Request –
Everything from the line containing "centres = [sideways(centre, side)" to the line containing "imported = [obj", both lines included, must be copied exactly; nothing else should be.

Dataset excerpt –
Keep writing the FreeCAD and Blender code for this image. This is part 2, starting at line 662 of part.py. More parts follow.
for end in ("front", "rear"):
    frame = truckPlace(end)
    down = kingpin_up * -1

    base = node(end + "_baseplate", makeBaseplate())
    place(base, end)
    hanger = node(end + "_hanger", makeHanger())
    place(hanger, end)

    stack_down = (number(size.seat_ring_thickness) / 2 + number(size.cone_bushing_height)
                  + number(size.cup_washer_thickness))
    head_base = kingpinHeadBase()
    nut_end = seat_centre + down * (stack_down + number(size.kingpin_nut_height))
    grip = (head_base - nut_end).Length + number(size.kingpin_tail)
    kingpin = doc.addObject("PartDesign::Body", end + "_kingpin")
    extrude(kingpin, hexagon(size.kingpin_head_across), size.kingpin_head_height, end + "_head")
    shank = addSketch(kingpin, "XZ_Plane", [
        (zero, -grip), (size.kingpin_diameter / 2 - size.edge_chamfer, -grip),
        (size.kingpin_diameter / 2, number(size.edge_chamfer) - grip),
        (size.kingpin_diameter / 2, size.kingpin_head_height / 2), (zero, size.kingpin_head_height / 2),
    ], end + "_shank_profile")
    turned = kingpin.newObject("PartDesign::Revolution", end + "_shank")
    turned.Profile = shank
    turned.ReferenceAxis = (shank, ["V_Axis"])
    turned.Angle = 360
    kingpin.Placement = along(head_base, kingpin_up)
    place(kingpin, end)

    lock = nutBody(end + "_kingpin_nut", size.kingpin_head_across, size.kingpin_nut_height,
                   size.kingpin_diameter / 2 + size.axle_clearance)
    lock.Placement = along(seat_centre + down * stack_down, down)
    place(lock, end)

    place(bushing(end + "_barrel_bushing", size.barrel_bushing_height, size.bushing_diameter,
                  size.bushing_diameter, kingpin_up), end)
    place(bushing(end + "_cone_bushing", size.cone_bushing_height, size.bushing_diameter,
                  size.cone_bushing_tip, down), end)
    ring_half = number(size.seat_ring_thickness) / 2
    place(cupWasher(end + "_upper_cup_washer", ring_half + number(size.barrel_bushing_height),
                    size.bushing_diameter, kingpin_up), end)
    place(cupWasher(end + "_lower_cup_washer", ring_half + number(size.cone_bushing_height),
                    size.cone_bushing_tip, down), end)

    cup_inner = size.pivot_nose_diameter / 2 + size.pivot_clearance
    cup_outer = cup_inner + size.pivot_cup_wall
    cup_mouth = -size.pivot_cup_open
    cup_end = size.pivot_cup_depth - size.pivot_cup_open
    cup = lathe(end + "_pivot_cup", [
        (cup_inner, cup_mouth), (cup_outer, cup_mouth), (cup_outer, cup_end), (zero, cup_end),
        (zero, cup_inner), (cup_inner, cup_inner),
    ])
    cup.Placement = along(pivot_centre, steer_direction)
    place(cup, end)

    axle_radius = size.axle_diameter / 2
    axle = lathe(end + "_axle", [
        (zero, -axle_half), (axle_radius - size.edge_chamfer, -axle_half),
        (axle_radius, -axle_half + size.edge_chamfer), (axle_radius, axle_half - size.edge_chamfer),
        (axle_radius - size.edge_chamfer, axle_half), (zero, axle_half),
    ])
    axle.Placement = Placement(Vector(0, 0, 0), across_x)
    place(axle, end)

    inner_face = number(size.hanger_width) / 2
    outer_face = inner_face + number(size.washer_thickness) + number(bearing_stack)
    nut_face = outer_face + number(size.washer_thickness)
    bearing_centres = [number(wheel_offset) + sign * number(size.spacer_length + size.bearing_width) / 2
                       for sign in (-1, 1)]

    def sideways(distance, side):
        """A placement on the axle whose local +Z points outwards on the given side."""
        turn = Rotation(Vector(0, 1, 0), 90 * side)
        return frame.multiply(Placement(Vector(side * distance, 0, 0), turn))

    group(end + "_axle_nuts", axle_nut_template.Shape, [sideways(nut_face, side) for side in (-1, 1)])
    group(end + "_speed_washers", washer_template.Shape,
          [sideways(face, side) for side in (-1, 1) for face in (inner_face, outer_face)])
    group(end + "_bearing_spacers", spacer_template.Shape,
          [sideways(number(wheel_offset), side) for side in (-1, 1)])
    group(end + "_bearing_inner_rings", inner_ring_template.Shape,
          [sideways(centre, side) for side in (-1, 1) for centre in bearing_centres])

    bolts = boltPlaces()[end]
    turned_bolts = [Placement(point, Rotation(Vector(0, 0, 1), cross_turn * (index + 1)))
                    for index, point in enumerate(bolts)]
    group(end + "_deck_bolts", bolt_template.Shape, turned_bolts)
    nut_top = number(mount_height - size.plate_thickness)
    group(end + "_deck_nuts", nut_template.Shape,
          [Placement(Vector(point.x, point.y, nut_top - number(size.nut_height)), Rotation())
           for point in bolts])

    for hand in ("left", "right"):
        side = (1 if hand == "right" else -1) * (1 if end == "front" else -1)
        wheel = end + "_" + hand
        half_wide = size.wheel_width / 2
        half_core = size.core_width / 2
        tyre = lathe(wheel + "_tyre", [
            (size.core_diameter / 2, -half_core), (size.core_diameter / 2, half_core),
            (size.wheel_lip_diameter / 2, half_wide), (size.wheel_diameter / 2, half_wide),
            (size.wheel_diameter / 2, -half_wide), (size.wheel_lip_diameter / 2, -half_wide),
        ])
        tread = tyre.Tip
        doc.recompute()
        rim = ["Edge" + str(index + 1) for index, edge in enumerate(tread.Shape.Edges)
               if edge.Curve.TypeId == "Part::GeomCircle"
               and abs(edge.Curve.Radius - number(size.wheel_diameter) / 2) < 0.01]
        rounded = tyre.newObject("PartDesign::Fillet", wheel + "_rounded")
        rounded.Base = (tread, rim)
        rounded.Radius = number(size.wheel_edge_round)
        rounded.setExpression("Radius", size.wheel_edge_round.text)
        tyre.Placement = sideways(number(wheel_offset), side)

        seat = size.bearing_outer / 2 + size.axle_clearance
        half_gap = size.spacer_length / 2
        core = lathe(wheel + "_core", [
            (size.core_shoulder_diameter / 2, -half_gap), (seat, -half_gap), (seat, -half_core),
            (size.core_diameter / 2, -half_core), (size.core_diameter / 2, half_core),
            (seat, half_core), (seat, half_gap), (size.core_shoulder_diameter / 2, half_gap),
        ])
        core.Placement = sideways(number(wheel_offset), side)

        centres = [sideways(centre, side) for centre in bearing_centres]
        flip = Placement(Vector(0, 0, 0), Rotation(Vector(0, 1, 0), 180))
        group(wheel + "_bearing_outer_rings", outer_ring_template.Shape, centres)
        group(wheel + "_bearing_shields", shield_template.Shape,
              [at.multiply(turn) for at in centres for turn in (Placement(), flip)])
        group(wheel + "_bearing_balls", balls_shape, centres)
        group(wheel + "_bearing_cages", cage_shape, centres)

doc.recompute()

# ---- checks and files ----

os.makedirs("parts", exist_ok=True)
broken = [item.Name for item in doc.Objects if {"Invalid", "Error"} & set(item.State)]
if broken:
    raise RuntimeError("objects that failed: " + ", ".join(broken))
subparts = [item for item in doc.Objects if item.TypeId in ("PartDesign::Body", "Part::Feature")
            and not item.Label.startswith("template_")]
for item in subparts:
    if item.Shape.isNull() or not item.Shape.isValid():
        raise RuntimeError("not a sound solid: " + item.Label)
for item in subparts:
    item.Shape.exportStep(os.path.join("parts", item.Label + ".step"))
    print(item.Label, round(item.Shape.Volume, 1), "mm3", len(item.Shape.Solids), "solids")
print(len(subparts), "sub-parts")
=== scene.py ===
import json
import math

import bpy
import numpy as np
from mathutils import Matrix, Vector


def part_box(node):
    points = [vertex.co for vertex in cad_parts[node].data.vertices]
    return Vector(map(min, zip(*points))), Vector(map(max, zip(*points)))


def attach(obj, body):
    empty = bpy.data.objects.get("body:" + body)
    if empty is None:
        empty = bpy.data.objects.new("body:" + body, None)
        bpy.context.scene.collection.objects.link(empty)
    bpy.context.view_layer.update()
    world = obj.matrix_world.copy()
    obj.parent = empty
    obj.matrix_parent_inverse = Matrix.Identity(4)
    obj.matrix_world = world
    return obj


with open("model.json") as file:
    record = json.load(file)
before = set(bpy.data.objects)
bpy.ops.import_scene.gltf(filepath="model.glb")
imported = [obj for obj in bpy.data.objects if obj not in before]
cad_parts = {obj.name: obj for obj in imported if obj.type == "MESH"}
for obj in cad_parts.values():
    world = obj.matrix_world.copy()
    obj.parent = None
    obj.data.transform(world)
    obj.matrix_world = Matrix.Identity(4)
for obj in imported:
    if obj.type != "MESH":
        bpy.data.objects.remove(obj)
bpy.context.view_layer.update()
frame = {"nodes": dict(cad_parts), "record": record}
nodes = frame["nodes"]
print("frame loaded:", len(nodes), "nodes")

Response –
        centres = [sideways(centre, side) for centre in bearing_centres]
        flip = Placement(Vector(0, 0, 0), Rotation(Vector(0, 1, 0), 180))
        group(wheel + "_bearing_outer_rings", outer_ring_template.Shape, centres)
        group(wheel + "_bearing_shields", shield_template.Shape,
              [at.multiply(turn) for at in centres for turn in (Placement(), flip)])
        group(wheel + "_bearing_balls", balls_shape, centres)
        group(wheel + "_bearing_cages", cage_shape, centres)

doc.recompute()

# ---- checks and files ----

os.makedirs("parts", exist_ok=True)
broken = [item.Name for item in doc.Objects if {"Invalid", "Error"} & set(item.State)]
if broken:
    raise RuntimeError("objects that failed: " + ", ".join(broken))
subparts = [item for item in doc.Objects if item.TypeId in ("PartDesign::Body", "Part::Feature")
            and not item.Label.startswith("template_")]
for item in subparts:
    if item.Shape.isNull() or not item.Shape.isValid():
        raise RuntimeError("not a sound solid: " + item.Label)
for item in subparts:
    item.Shape.exportStep(os.path.join("parts", item.Label + ".step"))
    print(item.Label, round(item.Shape.Volume, 1), "mm3", len(item.Shape.Solids), "solids")
print(len(subparts), "sub-parts")
=== scene.py ===
import json
import math

import bpy
import numpy as np
from mathutils import Matrix, Vector


def part_box(node):
    points = [vertex.co for vertex in cad_parts[node].data.vertices]
    return Vector(map(min, zip(*points))), Vector(map(max, zip(*points)))


def attach(obj, body):
    empty = bpy.data.objects.get("body:" + body)
    if empty is None:
        empty = bpy.data.objects.new("body:" + body, None)
        bpy.context.scene.collection.objects.link(empty)
    bpy.context.view_layer.update()
    world = obj.matrix_world.copy()
    obj.parent = empty
    obj.matrix_parent_inverse = Matrix.Identity(4)
    obj.matrix_world = world
    return obj


with open("model.json") as file:
    record = json.load(file)
before = set(bpy.data.objects)
bpy.ops.import_scene.gltf(filepath="model.glb")
imported = [obj for obj in bpy.data.objects if obj not in before]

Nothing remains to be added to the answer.